La preuve en 17 éditions des Kundé, seule Amety Méria aura reçu le sacre suprême en 2004. Elles n’ont pas de véritable plateforme pour s’illustrer. Elles se greffent aux manifestations conventionnelles pour se faire une place au soleil. C’est la raison pour laquelle, elles se sont réunies en association pour défendre leur intérêt. Baptisée l’Association des femmes Artistes Musiciennes (ABFAM), elle a pour objectif de promouvoir les œuvres phonographiques des femmes et de défendre leur cause partout où le besoin se fera sentir.
Présidée par Amety Méria, l’ABFAM prône pour un meilleur traitement des cachets des artistes et surtout pour une représentation significative des artistes féminins sur des grands plateaux nationaux. Elles organisent également des formations au profit des femmes artistes et de leur membre. Des descentes auprès des grandes institutions sont régulièrement faites en guise de plaidoyers.
L’autre constat, dont les femmes parlent moins dans ce milieu, c’est l’arnaque et les chantages sexuels dont elles sont souvent victimes, principalement pour les débutantes. « J’ai subi plein de sévices corporels parce que j’étais naïve… » affirme une artiste célèbre qui a souhaité garder l’anonymat.
Bons nombres parmi elles, ont fait un recul stratégique et d’autres ont carrément jeté l’éponge pour se lancer vers d’autres activités.
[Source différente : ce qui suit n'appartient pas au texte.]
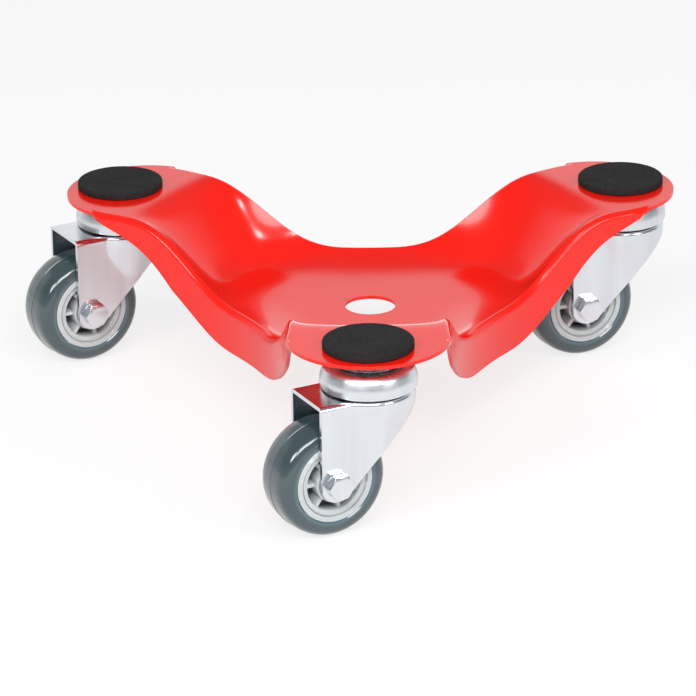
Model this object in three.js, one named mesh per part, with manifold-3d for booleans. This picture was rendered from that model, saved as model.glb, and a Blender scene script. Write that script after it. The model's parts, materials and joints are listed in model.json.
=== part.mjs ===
// Three-arm swivel dolly ("tri-dolly"): a pressed steel deck with a foam pad and a swivel caster on each arm.
// Millimetres, +Z up. The arms lie at 120 degrees. The finished group is moved so that its bounding box
// stands on z = 0 with its centre over the origin.
import * as THREE from "three";
import { mergeVertices } from "three/addons/utils/BufferGeometryUtils.js";
import Module from "manifold-3d";

const wasm = await Module();
wasm.setup();

const DEG = Math.PI / 180;
const SEAT_GAP = 0.3; // left between faces that touch in the real assembly
const OVERCUT = 5; // how far a cutting tool runs past the face it cuts

// Straight facets in a full turn of small, middling and large round pieces
const FEW = 12;
const SOME = 16;
const MANY = 24;

// ---- driving dimensions ---------------------------------------------------------------------------------

// Deck: one pressed sheet
const SHEET = 2; // sheet thickness
const ARM_LENGTH = 170; // deck centre to swivel axis
const TIP_RADIUS = 45.3; // round end of an arm
const TIP_MARGIN = 3.5; // the arm end reaches this far past the pad
const WAIST_RADIUS = 80; // deck centre to the outer face of the flange, midway between two arms
const CENTRE_HOLE_RADIUS = 14.6;
const DECK_DROP = 42.8; // arm ends down to the sunk middle
const RIM_LIFT = 6.1; // the rim midway between two arms stands this far above the sunk middle
const RIM_WIDTH = 32; // width of the band that curves up to the rim
const FLAT_LENGTH = 32; // swivel axis to the head of the ramp, where the flat arm end starts
const RAMP_LENGTH = 50; // head of the ramp to its foot in the sunk middle
const RIM_FLAT_LENGTH = 36; // the same two lengths on the rim
const RIM_RAMP_LENGTH = 76;
const FLANGE_BEND = 3.5; // outer radius of the bend between deck and flange
const FLANGE_DEPTH = 25.8; // rim to the flange's lower edge
const FLANGE_RUNOUT = 10.4; // the flange ends this far past the place where waist and arm end touch
const FLANGE_TAPER = 54; // length over which it gets shallower before it ends
const UNBEND_LENGTH = 7; // length over which the rim straightens into the flat arm end
const WAIST_STEPS = 7; // facets round half a waist, and round an arm end
const TIP_STEPS = 8;

// Pads
const PAD_RADIUS = 25;
const PAD_THICK = 4;

// Caster: wheel
const WHEEL_RADIUS = 32.5;
const TYRE_THICK = 10;
const WHEEL_WIDTH = 29;
const TREAD_WIDTH = 17; // flat part of the tread
const SHOULDER = 3.4; // how far the side wall's top lies below the tread
const RIM_WALL = 6.6; // hub rim, measured radially at its face
const HUB_BOSS_WALL = 1.2; // round the bearing
const HUB_WEB = 3; // disc between boss and rim
const SPOKES = 7;
const SPOKE_THICK = 3;
const SPOKE_INSET = 3.2; // spoke edges below the hub's face
const SPOKE_ROOT = 1.2; // how much of a spoke's length runs into boss and rim
const BEARING_RADIUS = 9.5;
const BEARING_WIDTH = 6;
const AXLE_RADIUS = 4;
const SLEEVE_RADIUS = 6.2; // spacer tube between the two bearings
const RUN_GAP = 0.3; // radial clearance of holes round bolts, and of pieces that turn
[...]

Mais de plus en plus, elles ont mis la musique au second plan, se consacrant beaucoup à leur vie de famille et d’autres affaires plus lucratives. Il s’agit entre autres de Sami Rama, Sonia Carré d’As, Mariam Rovane, Lobbo Dicko, Toussy…
Par contre la musique d’inspiration religieuse gagne de plus en plus de galons chez les femmes. Elles sont de plus en plus présentes et rassemblent de nombreux mélomanes dans leur spectacle. La plus célèbre d’entre-elles est la Sœur Palingwendé Anne-Marie Kaboré qui vient à peine de mettre son troisième album Espère toujours sur le marché discographique a été nominé en 2017, au Kundé dans la catégorie « Musique religieuse » qu’elle avait remportée en 2014.
Tout compte fait une relève est en train de reprendre le bâton de pèlerin grâce aux nouveaux styles musicaux et concepts qui envahissent les box-offices africains. « L’ambiance facile » est beaucoup prisée par les femmes et nos « amazones » burkinabè ont pris le train en marche.
Malicka la slameuse, Michuana, Woni, Mariah Bissongo, Tiness, Pamika, Nourat, Natou, Ashley, Besko, Daisy Franck, Wendy, Sissao, Kandy Guira, Sali Sanou, Nabalüm et surtout Sali Diabaté, l’une des rares femmes à jouer des instruments traditionnels de musique réservés, dit-on, aux hommes sous nos cieux.